In “Tsui no Sora II”, we are led to believe that all of the events of the preceding game are the inventions or stitched-together memories and personalities which combine into the girl known as Ayana Otanashi - dismembering her full conscious into characters, settings, and reruns familiar to Tsui no Sora prior but with this newfound philosophy and conclusory response applied. This is also true of the second epilogue in Tsui no Sora, in which the line is blurred for Yukito between Kotomi and Ayana, perpetually floating in a sea of ambiguity and infinite time. In reference to this reoccurring theme as it appears in Subarashiki Hibi, though — what is the purpose of this? Why is she suddenly called back by a random student who prior to her appearance in the last minute of the game must have had a dozen lines maximum in the script? Why place this secret at the end of the rabbit-hole to begin with?

Ayana’s discussion of perspective and theorizing about the “reality” of Subarashiki Hibi with the game’s central protagonist, Yuki, rings the same bell that Takuji and Yukito’s conversation did at the end of Tsui no Sora. In our eyes as readers, Ayana may hold all the cards and the specific knowledge about the state of all things that we, proxy Yuki, lack… but all the same, what difference does that really make? SCA-Ji debunks his own former conclusion here. It could very well be that Tsui no Sora serves only as a blueprint to its far more beloved and discussed reimagining, it could be that theories of Ayana comatose in a hospital in the “Rabbit-Hole I” ghost house concocting dreams of sunflower fields hold some truth, it could be that the Tsui no Sora remake which I’ve yet to play will layer yet another perspective atop this forgery I lay before you now, adding context I couldn’t imagine and could very well shift my perspective on this game entirely. That’s the secret of the Endsky - the Tsui no Sora. Endsky is the collective, it is all conscious understanding and expression. The more people who read, believe these characters, and find themselves thinking about the “big questions”... the more we discuss this work, the more we overlay our perspective atop each others’, the greater the tapestry of understanding we create, indeed, the closer we climb up the endless ladder to the Endsky. If we just keep thinking, maybe we could reach the “truth” at the end of the rabbit-hole…

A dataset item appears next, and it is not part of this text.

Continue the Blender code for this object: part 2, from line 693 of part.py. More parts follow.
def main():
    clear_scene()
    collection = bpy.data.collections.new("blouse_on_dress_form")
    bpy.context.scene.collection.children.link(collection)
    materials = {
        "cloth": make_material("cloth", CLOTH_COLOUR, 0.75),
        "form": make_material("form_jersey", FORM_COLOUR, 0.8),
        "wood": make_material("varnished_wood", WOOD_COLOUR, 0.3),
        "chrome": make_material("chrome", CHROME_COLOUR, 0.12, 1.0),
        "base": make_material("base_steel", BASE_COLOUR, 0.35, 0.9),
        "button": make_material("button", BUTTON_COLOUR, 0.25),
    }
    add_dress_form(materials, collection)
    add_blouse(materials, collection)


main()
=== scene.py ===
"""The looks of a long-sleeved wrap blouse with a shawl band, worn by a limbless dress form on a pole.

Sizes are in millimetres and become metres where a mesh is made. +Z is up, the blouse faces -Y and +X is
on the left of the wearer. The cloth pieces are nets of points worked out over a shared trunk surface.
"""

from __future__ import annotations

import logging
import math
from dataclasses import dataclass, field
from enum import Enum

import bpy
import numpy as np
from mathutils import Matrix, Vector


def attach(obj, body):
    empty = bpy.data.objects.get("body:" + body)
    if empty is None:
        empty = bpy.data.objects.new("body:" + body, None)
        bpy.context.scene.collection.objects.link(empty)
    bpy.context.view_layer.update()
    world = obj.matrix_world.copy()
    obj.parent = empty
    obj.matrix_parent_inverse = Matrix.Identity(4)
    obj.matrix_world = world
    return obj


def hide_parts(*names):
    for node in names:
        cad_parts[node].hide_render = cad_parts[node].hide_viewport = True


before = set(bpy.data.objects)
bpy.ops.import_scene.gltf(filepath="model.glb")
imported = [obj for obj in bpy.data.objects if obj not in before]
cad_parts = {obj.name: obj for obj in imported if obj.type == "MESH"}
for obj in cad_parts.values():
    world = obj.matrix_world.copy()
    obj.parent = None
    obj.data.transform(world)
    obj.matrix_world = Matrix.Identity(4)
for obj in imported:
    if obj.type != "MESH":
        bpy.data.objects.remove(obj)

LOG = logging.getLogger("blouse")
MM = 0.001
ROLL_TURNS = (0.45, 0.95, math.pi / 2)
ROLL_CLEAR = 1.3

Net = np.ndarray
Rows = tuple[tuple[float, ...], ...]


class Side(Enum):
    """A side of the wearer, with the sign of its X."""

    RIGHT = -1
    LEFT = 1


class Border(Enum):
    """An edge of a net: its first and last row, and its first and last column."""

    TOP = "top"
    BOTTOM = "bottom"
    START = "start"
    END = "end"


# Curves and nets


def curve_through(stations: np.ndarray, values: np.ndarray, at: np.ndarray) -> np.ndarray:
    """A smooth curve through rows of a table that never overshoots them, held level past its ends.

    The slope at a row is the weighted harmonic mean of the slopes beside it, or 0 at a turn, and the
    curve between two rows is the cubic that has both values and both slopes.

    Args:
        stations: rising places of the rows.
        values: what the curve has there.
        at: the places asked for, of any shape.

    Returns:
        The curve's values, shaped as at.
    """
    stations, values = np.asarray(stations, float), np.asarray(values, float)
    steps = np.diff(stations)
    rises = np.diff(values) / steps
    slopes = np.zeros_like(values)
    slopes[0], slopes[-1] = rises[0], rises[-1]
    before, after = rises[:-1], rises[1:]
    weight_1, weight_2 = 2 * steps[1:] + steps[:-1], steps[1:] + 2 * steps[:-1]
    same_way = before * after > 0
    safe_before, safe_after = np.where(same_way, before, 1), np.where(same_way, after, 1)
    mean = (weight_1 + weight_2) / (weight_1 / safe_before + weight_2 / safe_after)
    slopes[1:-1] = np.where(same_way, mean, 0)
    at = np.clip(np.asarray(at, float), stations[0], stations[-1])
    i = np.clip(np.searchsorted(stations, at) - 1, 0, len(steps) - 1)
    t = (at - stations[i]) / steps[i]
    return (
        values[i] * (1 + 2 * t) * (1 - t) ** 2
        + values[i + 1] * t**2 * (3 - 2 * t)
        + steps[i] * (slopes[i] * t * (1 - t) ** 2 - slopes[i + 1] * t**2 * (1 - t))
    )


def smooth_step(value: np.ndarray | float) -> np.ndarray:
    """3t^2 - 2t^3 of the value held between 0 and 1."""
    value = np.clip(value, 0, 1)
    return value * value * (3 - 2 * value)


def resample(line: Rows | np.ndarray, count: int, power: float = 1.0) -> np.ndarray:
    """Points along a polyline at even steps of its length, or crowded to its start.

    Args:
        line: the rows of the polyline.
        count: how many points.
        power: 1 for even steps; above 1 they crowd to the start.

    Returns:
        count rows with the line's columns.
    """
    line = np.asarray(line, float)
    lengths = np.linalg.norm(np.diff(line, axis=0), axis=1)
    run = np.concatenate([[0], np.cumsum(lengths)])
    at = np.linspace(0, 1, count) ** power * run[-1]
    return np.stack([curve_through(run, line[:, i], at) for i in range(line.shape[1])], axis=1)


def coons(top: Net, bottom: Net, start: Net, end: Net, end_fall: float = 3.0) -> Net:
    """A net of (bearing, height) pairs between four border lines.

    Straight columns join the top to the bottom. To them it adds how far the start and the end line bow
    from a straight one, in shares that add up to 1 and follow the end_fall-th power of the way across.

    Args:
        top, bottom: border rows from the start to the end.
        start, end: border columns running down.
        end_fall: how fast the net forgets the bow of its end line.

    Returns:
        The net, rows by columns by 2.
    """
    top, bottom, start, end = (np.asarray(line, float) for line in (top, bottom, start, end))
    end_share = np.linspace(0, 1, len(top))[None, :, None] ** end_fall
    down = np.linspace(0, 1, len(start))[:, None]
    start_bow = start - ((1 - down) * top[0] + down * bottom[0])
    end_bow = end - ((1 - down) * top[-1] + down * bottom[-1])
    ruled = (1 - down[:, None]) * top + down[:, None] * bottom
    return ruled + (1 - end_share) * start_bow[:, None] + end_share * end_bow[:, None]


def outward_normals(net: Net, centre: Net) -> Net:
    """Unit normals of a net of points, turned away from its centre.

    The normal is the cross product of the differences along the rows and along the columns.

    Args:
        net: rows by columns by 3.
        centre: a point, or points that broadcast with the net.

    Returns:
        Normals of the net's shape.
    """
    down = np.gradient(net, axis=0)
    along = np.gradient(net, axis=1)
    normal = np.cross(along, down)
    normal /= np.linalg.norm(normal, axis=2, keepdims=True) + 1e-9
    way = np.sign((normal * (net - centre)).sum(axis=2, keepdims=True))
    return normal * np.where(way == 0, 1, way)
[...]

But, at the end of the day, just like that final scene in Subahibi shows the ever-present Ayana, we’ve all got class to go to and a life to live in. The game closes, the tab gets X’d out, and the discussion threads need to be put on pause eventually. Thinking and expressing the internal is wonderful and expression is how we come to define our world and existence to each other, but we have everyday life to attend to, after over 7,000 words together. Live happily, and seek your wonderful everyday a thought, a dream, a conversation, a laugh, a cry, and a wish at a time.